Yönetememe krizine devrimciler bir devrimci imkan olarak bakarlar. Türk solu ve Kürt hareketi baktıkları yerden ancak seçim tarihini görebiliyorlar. O kapsamda KCK’nın çatışmasızlık kararı akıllıca bir taktik kuşkusuz. Ya sonra?
Sonrasında Kürt hareketi ve Türk solunun bir stratejisi var mı?
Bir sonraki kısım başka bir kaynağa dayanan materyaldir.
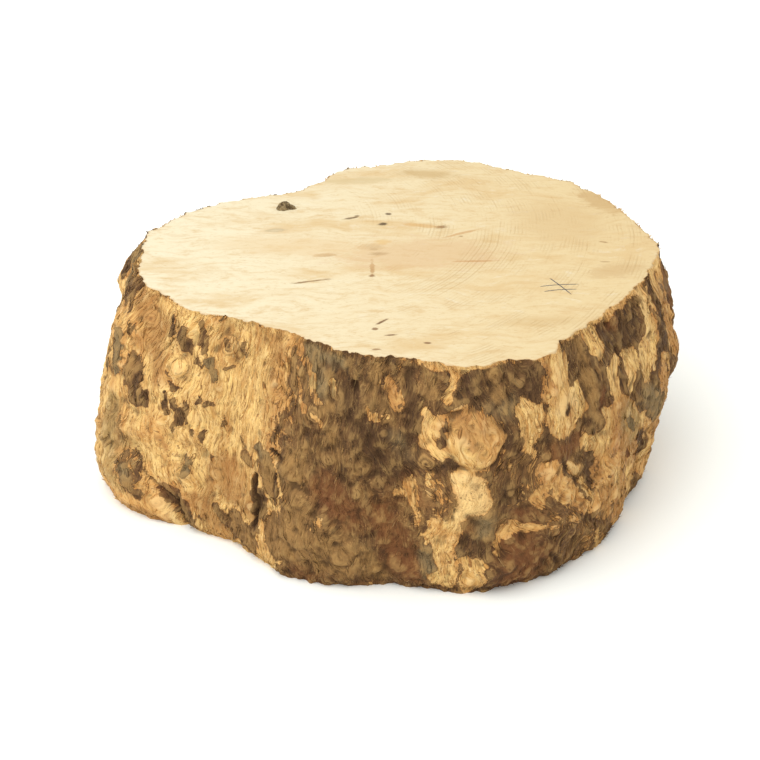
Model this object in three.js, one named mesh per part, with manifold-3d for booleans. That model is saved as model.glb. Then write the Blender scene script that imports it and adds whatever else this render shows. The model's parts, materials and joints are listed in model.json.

Stratejinin değilse de sürecin mantıksal çıktılarını bazen en cesurlar, bazen de en akılsızlar ifade etme fırsatı buluyor. Kürt hareketi-Türk solu için bu kişi 8 Ekim’de kendini belli etti: “Seçim sonuçlarına razı olun. O zaman ‘dikta’ ve ‘darbe’ ihtimalleri ortadan kalkar, Türkiye’yi selamete taşıyacak olan HDP’li bir ‘büyük koalisyonun’ yolu açılır.”
Bu satırları yazan ve cesur olmadığı açık olan Veysi Sarısözen’in 10 Ekim itibariyle bir daha insan içine çıkamaması gerekir. Göreceksiniz, hiç de öyle olmayacak; mutlak bir stratejisizlik içinde Kürt siyaseti, seçim hükümetine önce girip sonra çıktığı gibi yalpalayıp duracak. Sarkaç iki de bir “büyük koalisyon”u gösterecek. Büyük olsun da, AKP’yle mi CHP’yle mi, ikisiyle mi birden, fark etmeyecek!
10 Ekim yönetememe halinin ilanıdır ve 10 Ekim büyük bir dönüşümün habercisidir.
Ne zaman nerde bu kadar kan aksa, devrimcilerin dışında kimsenin karşı duramayacağı ultra-liberal bir dalga patlar: Siyaset tatil denir, şimdi “birlik” zamanı. Yani somut olarak, kapitalizmin çarklarının içinde hareket edemeyeceği kadar politize olan Türkiye’yi aptallaştırmanın zamanı.
Düzen soruyor: Nasıl yaparız da AKP’li yılların kazanımlarına dokundurmadan çarkları döndürürüz? Emperyalizm soruyor: Nasıl ederiz de Türkiye’nin barındırdığı ve AKP’nin açtığı imkanları koruyarak toprağı biraz soğutabiliriz? İcabında yeniden ortalığı yangın yerine çevirtmek için…
Birlikçi, sınıf işbirlikçi, liberal, akılsız mı akılsız, kandan ürkmüş ve sinmiş, ama kendisini dönüşümün parçası addederek zevahiri kurtarmış bir “şey”e ihtiyaçları var. Sol böyle bir şey olsun istiyorlar. Bu isteğin gerçekçi sayılması için elde çok veri var. Sosyalist bilinen vekilleri, gazetecileri, sendikacıları falan geçirin hafızanızdan, anlayacaksınız ne kast ettiğimi!
Yeni bir durum var ve ciddi olunursa bu dalgadan sola doğru bir çıkış yakalanabilir. Yeni durum bir düğümden geçerek şekillenmek zorunda. O düğüm ciddi ve cesur bir işçi sınıfı devrimciliğinin yeniden sağlam koordinatlara yerleştirilmesi için de elverişli bir uğrak anlamına gelecektir.
İşimiz bu anlamı örgütlemektir. Türkiye’de yönetilemeyen şu veya bu detay değil, sömürü düzeninin ta kendisi. Solun koordinatlarını sosyalist bir geleceğe yerleştiren, solda yeni bir dizilimi hazırlayan, yeni duruma da zannedilenden çok daha güçlü girecektir.